Economía política de la “justa medianía”
Francisco Valdés UgaldeA lo largo del verano han desfilado abundantes casos de exhibición de riqueza, buena vida o corrupción de personajes de Morena y conspicuos funcionarios del régimen. Varios de sus líderes se pasearon por Europa o Japón en hoteles y restaurantes de lujo gozando del reparador bálsamo para reponerse de sus extenuantes labores. Mientras gasten su dinero legítimo —aunque dudemos que lo sea— no debería haber problema, salvo para ellos mismos, que se afiliaron al culto de la “justa medianía”. Otros funcionarios han sido descubiertos en el disfrute de bienes de valores exorbitantes. Departamentos, relojes de lujo o fortunas que no se condicen con su mediano ingreso declarado y que se explicarían por dinero de origen oscuro. En la misma temporada hemos atestiguado que la hidra criminal alcanza a gobiernos y personajes que la protegen y alientan, y que el tráfico multimillonario de combustible extraído a “la nación” constituye un conglomerado transnacional altamente sofisticado de cuyas cabezas sabemos muy poco.
El acceso masivo al poder de la élite populista conlleva revelaciones de riqueza que no se reconcilia, como lo reclama a menudo la presidenta, con la “justa medianía” que se proclama como impronta esencial de su movimiento-partido. La denuncia o información de los hechos produce urticaria en el cuerpo de Leviatán, pero no hay de otra. Después de la desaparición del Inai el único acceso que tenemos a la información es a través de los medios. Dependemos de su avidez y su profesionalismo (o amarillismo) para enterarnos de la conducta de quienes viven del erario de los mexicanos y lo manejan. No pocas veces la comunicación es escandalosa y machacona, aunque hay periodistas que se toman en serio su tarea de investigar y revelar. A algunos ya les cuesta persecución desde algún órgano punitivo del Estado. Pero la inexistencia o inoperancia de medios de rendición de cuentas hace imposible que los castigos estipulados en las leyes tengan efecto para controlar la corrupción y la impunidad.
Como en muchos asuntos, el obradorismo es acusado por sus propios lemas. Una de las justificaciones que se ofrecen para legitimar el cuasi monopolio del poder político es que “no somos como los de antes”, los malos, que han sido desplazados por los buenos. Trata de convencer de que la probidad de su actuar es resultado de su bondad y del actuar conforme a la “voluntad del pueblo” definida por ellos mismos. Limitados a su arbitrio (lo cual es absurdo, porque el arbitrio siempre borra los límites), no tienen otro parámetro de conducta que la moralina de la prédica de su patrón y sucesores. Se miden por esa vara y no por el derecho, al que han tirado por la borda.
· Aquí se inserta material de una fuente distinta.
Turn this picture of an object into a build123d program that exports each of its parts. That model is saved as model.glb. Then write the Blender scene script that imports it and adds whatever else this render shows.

La buena voluntad autoproclamada es el lugar donde el diablo mete la cola. La “justa medianía” no es más que un disfraz ético vacío de toda prueba empírica y en su lugar queda la ausencia de límites característica de la monocracia. El obradorismo ha quitado los límites que ya se habían impuesto a través de instituciones de rendición de cuentas. La vigilancia del poder desde instituciones independientes ha sido destruida con la argucia de que la rendición de cuentas la puede hacer el mismo sujeto obligado de entregarla. Gracias a la transformación autocrática del Estado, vigilado y vigilante vuelven a ser una y la misma entidad.
Desde la antigüedad sabemos que el poder solamente puede ser controlado por constricciones eficaces. El sometimiento de los gobernantes a las reglas del derecho solo se cumple cuando hay certeza de que de no hacerlo se perderían fortuna, puesto o vida, o las tres cosas juntas. Si esa certeza no es sistémica no existe. Para eso se inventó el equilibrio de poderes junto con la democracia republicana moderna. El obradorismo la destruyó y ahora le pegan las consecuencias. Cuando se destruyen las amarras de la ley no hay moral que resista al canto de las sirenas, como a simple vista se observa.